In the data below, find each line containing the string "imported" and return it.

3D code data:
---
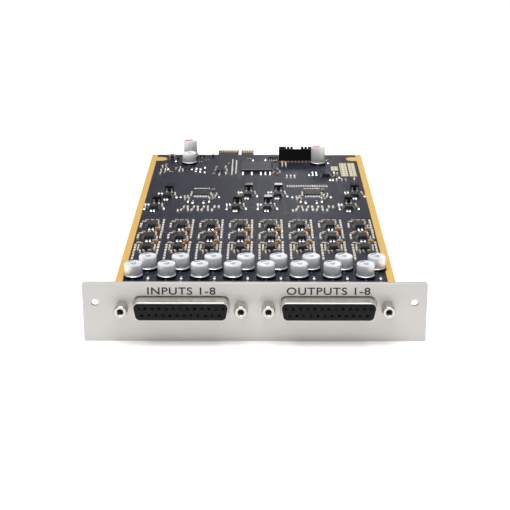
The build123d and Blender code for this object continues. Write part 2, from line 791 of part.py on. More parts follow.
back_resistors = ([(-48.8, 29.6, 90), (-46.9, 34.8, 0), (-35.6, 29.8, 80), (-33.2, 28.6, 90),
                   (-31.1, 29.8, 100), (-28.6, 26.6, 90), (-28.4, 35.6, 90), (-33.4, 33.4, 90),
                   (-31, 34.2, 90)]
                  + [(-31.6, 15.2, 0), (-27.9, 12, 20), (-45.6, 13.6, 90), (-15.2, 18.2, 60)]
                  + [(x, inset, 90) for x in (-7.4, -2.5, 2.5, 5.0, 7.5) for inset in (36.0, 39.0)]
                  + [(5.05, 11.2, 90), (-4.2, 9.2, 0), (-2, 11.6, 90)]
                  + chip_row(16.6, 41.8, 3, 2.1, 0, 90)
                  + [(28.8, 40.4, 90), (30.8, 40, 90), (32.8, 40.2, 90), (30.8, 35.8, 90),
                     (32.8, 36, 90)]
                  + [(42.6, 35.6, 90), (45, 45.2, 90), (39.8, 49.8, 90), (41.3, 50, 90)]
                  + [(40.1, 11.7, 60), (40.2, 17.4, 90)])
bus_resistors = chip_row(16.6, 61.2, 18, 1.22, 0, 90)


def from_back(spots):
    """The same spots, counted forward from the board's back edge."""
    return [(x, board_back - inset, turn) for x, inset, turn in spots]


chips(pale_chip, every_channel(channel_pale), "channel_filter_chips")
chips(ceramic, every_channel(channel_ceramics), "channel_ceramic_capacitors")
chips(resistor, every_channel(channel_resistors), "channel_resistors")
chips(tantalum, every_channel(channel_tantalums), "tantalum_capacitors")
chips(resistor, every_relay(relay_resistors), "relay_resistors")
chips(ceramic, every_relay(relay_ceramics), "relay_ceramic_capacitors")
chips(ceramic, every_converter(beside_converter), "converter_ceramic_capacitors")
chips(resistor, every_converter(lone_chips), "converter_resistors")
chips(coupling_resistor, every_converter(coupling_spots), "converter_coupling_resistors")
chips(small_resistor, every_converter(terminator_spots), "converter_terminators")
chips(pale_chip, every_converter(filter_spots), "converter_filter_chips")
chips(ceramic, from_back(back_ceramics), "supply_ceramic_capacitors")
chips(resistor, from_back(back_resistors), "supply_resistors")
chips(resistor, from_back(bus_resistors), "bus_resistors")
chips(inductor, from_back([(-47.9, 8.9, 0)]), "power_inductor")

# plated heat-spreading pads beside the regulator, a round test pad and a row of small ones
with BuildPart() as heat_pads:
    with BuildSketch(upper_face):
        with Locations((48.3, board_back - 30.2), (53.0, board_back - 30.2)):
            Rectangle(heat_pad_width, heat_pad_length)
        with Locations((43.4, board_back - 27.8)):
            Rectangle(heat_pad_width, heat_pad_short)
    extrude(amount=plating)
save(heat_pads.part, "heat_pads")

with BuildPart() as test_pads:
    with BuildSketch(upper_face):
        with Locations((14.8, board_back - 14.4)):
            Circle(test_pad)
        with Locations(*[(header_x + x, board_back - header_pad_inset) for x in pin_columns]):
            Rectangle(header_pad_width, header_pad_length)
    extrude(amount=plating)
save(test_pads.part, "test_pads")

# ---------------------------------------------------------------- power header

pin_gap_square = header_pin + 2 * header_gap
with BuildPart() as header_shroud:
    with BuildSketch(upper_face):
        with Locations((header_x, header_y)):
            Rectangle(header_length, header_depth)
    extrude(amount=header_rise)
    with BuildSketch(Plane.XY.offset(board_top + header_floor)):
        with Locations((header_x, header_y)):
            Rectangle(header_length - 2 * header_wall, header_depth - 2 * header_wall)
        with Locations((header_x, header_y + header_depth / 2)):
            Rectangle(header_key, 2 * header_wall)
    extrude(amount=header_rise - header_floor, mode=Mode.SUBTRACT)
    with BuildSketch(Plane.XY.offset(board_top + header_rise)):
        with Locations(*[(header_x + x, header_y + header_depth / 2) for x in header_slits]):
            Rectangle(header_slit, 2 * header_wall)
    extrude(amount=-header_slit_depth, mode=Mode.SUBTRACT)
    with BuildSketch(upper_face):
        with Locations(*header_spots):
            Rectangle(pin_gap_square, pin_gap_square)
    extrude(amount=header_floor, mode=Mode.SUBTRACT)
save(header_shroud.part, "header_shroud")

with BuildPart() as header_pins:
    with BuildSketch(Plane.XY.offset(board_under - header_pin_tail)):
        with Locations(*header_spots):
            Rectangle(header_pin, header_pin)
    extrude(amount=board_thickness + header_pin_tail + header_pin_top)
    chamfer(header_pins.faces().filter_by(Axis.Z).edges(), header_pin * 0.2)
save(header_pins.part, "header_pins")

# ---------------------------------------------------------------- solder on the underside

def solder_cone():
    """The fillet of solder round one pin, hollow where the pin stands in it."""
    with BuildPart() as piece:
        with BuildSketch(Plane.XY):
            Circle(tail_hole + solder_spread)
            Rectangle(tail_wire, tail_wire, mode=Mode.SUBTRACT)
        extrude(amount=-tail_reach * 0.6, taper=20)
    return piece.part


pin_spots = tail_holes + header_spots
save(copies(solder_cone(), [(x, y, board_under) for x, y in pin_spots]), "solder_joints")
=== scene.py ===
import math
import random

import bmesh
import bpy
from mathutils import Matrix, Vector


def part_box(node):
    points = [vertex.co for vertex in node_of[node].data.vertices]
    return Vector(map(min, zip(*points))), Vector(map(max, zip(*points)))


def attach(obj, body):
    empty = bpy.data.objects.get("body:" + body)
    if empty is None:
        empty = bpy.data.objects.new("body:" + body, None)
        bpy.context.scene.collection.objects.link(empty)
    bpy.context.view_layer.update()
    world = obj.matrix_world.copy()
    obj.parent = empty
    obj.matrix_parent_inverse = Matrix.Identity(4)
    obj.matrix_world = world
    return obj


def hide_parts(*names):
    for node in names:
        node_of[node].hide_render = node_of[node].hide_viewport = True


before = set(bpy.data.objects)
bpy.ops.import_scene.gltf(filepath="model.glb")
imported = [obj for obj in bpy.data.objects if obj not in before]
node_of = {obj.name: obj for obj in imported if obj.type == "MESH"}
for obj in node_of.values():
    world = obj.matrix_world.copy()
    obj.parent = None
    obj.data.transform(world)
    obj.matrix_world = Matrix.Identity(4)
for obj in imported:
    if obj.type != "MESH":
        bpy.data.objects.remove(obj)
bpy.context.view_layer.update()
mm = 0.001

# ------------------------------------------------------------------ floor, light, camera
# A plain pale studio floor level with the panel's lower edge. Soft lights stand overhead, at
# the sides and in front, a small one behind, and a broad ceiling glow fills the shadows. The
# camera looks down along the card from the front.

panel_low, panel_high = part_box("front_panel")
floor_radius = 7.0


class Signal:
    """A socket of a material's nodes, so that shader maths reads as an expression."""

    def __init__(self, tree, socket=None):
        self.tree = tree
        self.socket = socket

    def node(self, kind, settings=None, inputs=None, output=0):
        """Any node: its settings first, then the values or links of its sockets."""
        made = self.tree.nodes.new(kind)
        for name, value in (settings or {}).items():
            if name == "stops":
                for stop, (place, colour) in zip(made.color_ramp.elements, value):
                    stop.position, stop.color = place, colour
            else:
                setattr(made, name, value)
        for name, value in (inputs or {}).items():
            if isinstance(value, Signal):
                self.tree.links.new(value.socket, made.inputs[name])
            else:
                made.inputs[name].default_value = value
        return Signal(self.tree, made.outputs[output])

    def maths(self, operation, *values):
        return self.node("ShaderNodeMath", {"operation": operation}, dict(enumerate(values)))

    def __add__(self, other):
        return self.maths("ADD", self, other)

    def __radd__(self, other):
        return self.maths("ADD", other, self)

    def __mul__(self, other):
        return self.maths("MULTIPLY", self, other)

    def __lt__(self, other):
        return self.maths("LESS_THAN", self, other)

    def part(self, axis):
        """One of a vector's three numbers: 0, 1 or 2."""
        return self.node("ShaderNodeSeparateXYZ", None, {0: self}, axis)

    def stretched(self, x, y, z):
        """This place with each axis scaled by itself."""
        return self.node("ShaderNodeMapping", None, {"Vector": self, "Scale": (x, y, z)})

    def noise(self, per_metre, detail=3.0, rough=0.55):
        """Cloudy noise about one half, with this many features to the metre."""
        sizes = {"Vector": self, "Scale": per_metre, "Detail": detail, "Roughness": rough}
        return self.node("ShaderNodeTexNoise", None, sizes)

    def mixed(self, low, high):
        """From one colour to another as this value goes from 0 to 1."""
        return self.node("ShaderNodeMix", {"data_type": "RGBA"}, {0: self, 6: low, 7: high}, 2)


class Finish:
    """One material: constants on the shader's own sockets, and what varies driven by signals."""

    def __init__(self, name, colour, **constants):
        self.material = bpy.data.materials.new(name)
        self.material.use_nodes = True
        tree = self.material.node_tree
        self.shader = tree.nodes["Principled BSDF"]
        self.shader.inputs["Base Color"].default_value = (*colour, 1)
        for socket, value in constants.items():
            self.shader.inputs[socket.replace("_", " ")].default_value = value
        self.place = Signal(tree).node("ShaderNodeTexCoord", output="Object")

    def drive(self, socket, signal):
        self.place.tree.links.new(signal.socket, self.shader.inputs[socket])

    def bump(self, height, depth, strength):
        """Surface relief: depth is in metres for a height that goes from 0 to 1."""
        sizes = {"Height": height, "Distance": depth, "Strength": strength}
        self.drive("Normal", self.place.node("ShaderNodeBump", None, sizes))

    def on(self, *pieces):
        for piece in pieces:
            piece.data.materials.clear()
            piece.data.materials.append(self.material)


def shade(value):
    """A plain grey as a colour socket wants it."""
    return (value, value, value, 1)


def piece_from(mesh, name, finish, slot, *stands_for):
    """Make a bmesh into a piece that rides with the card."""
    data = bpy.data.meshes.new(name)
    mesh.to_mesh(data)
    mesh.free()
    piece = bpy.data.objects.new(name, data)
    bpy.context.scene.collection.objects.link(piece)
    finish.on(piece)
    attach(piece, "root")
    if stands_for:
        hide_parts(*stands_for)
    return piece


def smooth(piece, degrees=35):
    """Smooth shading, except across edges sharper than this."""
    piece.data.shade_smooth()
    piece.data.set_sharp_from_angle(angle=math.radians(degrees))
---
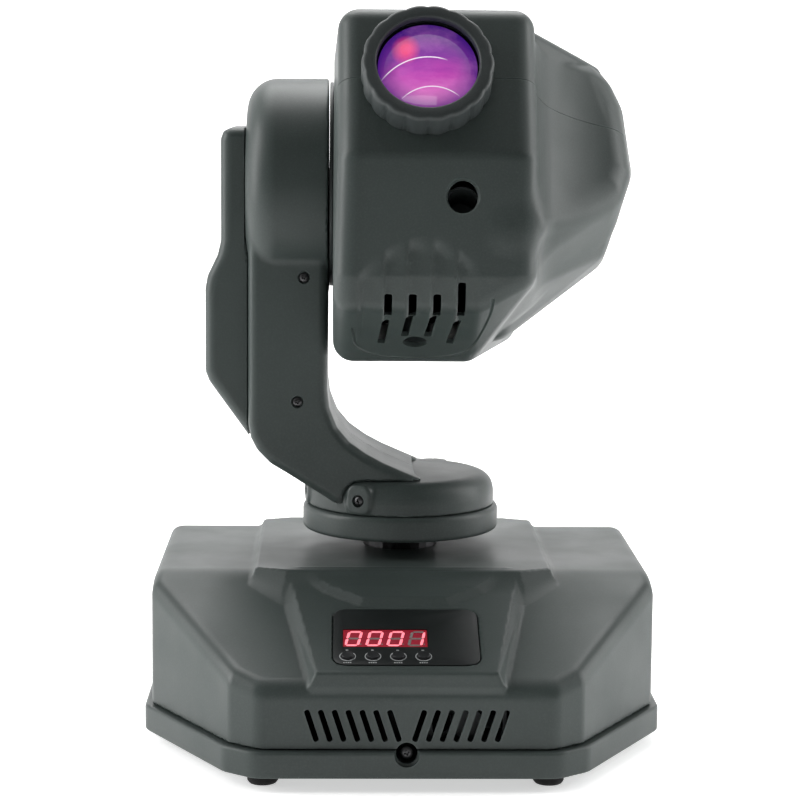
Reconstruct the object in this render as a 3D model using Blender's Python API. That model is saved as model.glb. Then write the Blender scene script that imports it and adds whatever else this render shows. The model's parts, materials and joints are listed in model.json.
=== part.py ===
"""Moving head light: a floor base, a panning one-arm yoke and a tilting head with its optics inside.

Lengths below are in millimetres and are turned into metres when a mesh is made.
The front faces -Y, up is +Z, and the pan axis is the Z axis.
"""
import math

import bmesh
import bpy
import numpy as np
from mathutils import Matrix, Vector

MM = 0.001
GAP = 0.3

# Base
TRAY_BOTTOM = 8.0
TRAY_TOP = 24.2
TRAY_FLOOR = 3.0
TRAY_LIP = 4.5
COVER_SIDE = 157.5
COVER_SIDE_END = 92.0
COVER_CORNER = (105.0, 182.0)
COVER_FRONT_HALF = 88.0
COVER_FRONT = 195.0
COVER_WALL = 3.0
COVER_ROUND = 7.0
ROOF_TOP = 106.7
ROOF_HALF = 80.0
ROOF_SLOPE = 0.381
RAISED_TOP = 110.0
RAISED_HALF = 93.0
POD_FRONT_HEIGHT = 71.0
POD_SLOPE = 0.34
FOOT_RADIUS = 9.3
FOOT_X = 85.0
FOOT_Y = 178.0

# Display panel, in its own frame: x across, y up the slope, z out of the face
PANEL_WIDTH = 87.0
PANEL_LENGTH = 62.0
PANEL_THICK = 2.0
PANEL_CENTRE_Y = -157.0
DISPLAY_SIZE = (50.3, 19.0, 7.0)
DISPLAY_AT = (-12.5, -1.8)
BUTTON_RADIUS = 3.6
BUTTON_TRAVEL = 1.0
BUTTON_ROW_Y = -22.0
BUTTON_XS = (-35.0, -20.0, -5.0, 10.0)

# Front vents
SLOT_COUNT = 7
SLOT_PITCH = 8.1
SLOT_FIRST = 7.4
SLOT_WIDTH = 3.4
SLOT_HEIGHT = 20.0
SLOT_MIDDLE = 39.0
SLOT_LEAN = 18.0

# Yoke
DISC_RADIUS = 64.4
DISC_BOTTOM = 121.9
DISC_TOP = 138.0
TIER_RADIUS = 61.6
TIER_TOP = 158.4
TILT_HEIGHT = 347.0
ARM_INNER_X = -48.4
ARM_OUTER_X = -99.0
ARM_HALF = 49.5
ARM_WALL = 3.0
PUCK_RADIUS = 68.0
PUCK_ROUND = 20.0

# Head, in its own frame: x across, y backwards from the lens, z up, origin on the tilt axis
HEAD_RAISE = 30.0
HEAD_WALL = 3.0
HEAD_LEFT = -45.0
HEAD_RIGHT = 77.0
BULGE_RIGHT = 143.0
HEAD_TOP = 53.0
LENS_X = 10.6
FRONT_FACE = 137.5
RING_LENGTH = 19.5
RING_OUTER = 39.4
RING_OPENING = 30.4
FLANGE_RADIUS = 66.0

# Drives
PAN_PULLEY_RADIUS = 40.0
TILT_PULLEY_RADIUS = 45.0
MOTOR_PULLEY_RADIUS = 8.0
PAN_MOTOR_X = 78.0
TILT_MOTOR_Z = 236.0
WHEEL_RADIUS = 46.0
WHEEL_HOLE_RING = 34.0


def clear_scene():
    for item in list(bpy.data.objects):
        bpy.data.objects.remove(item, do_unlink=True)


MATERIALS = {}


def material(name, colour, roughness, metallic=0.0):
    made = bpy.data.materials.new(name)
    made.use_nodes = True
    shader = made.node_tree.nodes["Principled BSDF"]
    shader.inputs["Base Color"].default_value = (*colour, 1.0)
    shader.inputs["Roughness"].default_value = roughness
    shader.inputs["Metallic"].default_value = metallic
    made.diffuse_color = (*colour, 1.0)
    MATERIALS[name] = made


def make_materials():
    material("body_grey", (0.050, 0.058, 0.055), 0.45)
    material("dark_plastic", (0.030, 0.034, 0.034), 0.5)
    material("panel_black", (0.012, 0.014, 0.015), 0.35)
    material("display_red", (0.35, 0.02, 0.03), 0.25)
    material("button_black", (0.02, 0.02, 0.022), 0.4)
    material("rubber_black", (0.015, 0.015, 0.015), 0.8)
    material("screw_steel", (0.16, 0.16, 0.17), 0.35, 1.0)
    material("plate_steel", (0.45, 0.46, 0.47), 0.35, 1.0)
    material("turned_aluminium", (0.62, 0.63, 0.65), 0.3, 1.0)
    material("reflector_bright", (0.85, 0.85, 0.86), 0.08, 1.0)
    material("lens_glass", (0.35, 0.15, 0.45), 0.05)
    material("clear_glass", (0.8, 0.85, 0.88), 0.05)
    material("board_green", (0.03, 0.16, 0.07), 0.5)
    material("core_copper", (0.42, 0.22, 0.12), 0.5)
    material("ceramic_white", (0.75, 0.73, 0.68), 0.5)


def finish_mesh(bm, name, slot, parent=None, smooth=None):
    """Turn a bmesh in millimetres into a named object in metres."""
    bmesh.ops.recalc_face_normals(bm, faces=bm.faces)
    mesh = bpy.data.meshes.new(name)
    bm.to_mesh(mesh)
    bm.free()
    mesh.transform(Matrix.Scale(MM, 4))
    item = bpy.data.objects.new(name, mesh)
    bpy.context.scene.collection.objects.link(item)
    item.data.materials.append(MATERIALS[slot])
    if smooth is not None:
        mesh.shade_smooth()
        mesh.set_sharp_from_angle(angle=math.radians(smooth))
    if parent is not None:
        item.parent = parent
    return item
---
Response:
imported = [obj for obj in bpy.data.objects if obj not in before]
node_of = {obj.name: obj for obj in imported if obj.type == "MESH"}
for obj in imported:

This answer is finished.